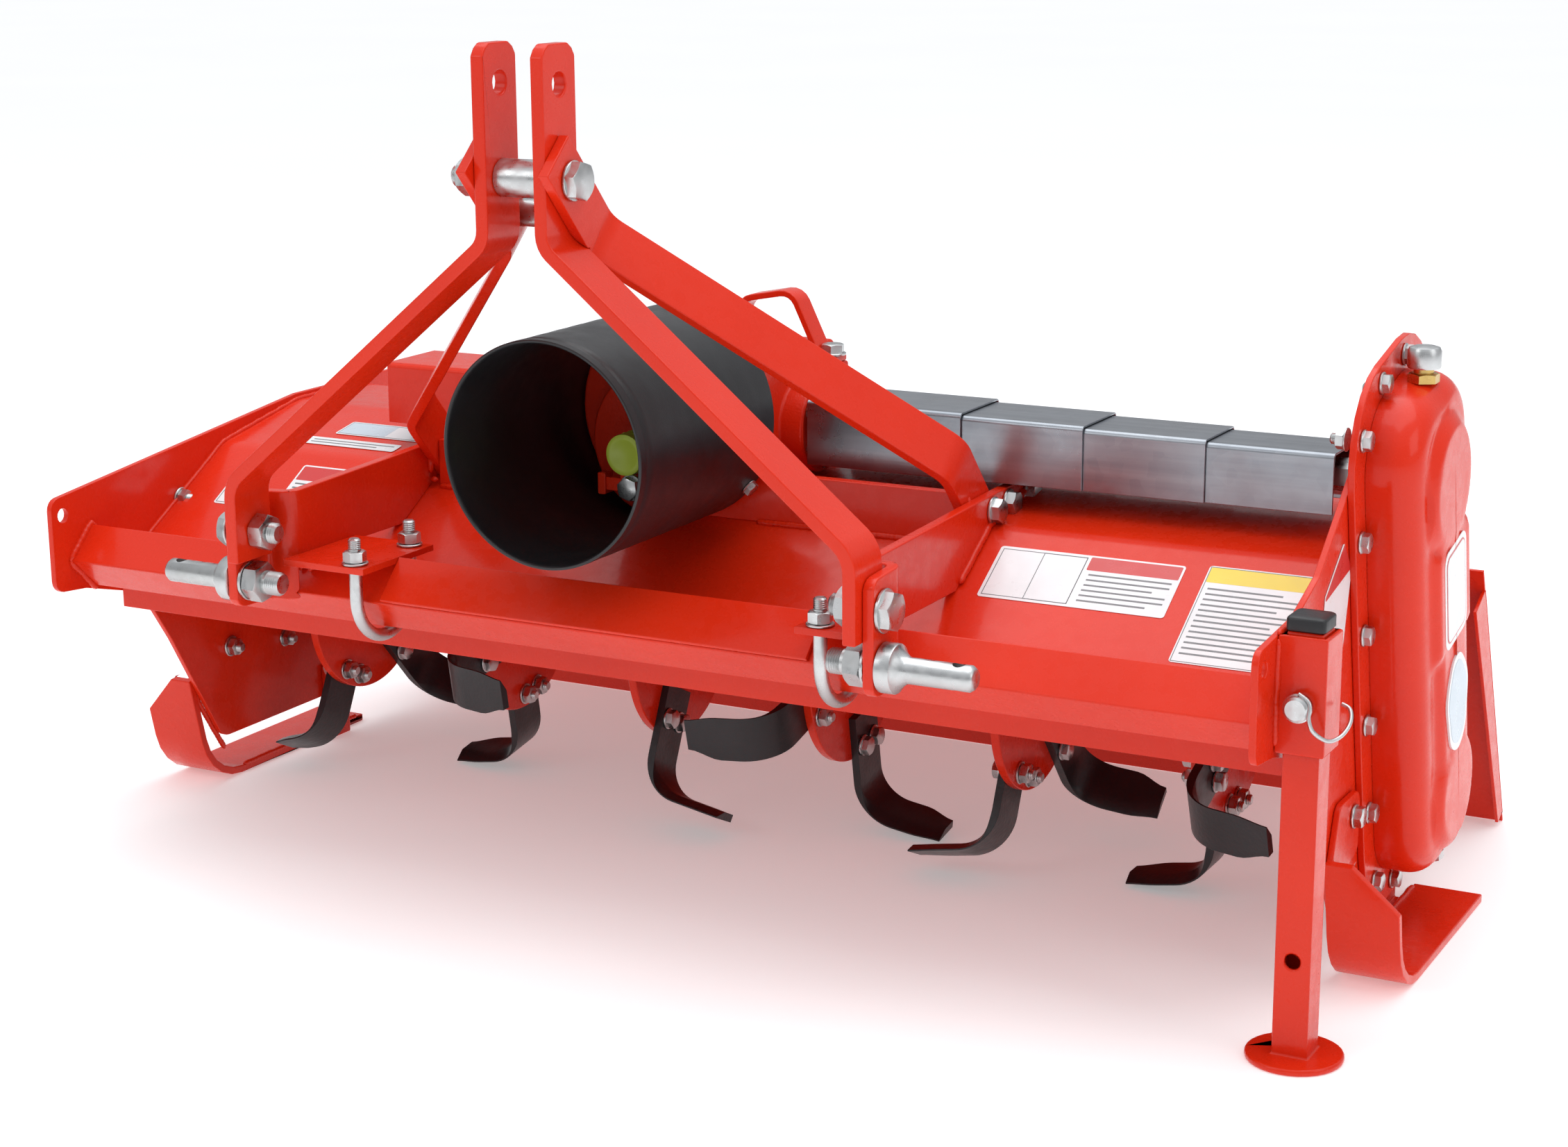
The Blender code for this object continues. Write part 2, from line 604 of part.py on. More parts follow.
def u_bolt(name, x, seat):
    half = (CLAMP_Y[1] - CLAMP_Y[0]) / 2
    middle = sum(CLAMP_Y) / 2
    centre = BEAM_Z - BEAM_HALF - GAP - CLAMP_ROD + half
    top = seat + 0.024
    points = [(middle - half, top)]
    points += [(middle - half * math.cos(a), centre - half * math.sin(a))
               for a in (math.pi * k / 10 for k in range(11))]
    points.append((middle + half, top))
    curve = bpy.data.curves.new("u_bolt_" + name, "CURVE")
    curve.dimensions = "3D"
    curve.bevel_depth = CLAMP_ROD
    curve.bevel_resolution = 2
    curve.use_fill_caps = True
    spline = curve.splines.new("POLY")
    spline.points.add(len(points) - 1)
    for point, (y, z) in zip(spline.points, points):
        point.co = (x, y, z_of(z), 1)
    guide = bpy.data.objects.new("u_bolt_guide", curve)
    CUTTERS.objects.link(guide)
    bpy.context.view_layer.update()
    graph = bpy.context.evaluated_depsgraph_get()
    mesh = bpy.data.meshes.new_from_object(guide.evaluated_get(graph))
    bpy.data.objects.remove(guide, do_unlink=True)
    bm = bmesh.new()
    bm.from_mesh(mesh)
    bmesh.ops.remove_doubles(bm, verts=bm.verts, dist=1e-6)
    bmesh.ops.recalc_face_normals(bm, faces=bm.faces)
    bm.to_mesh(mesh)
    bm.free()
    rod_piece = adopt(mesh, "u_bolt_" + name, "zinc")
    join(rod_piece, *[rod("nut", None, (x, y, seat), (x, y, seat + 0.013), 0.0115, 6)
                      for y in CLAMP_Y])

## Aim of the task
Print the listing above in its entirety, with every line exact.

## Worked answer
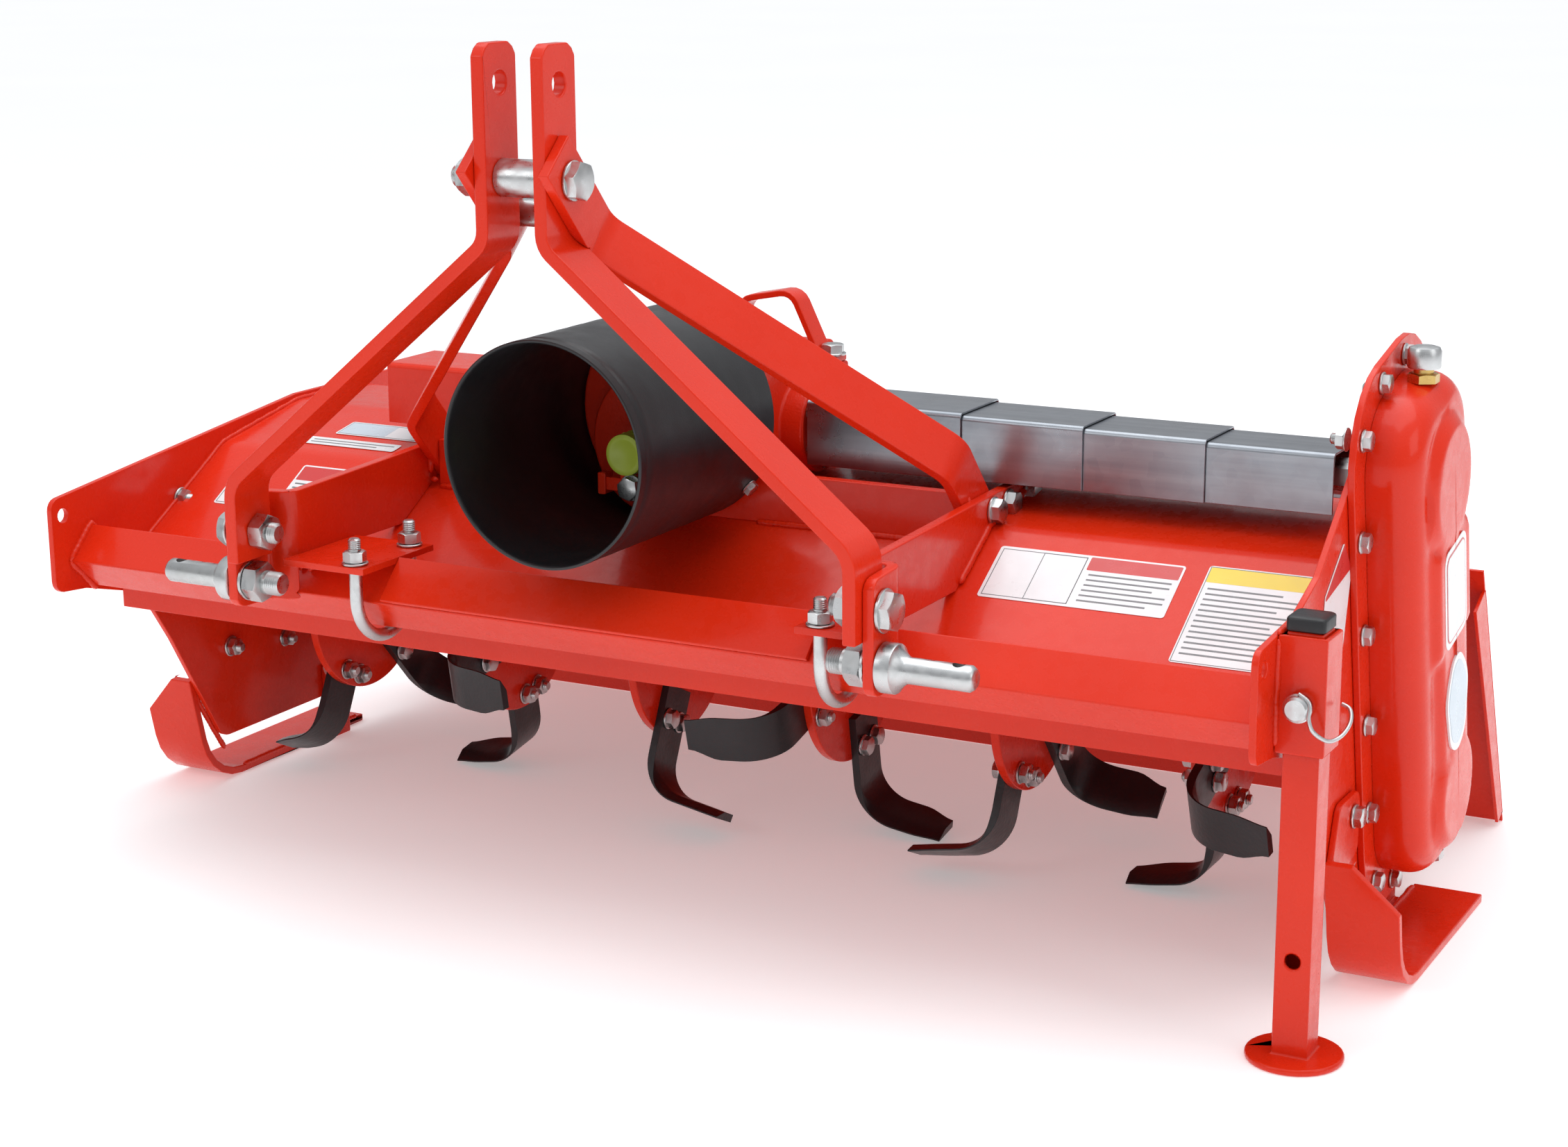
The Blender code for this object continues. Write part 2, from line 604 of part.py on. More parts follow.
def u_bolt(name, x, seat):
    half = (CLAMP_Y[1] - CLAMP_Y[0]) / 2
    middle = sum(CLAMP_Y) / 2
    centre = BEAM_Z - BEAM_HALF - GAP - CLAMP_ROD + half
    top = seat + 0.024
    points = [(middle - half, top)]
    points += [(middle - half * math.cos(a), centre - half * math.sin(a))
               for a in (math.pi * k / 10 for k in range(11))]
    points.append((middle + half, top))
    curve = bpy.data.curves.new("u_bolt_" + name, "CURVE")
    curve.dimensions = "3D"
    curve.bevel_depth = CLAMP_ROD
    curve.bevel_resolution = 2
    curve.use_fill_caps = True
    spline = curve.splines.new("POLY")
    spline.points.add(len(points) - 1)
    for point, (y, z) in zip(spline.points, points):
        point.co = (x, y, z_of(z), 1)
    guide = bpy.data.objects.new("u_bolt_guide", curve)
    CUTTERS.objects.link(guide)
    bpy.context.view_layer.update()
    graph = bpy.context.evaluated_depsgraph_get()
    mesh = bpy.data.meshes.new_from_object(guide.evaluated_get(graph))
    bpy.data.objects.remove(guide, do_unlink=True)
    bm = bmesh.new()
    bm.from_mesh(mesh)
    bmesh.ops.remove_doubles(bm, verts=bm.verts, dist=1e-6)
    bmesh.ops.recalc_face_normals(bm, faces=bm.faces)
    bm.to_mesh(mesh)
    bm.free()
    rod_piece = adopt(mesh, "u_bolt_" + name, "zinc")
    join(rod_piece, *[rod("nut", None, (x, y, seat), (x, y, seat + 0.013), 0.0115, 6)
                      for y in CLAMP_Y])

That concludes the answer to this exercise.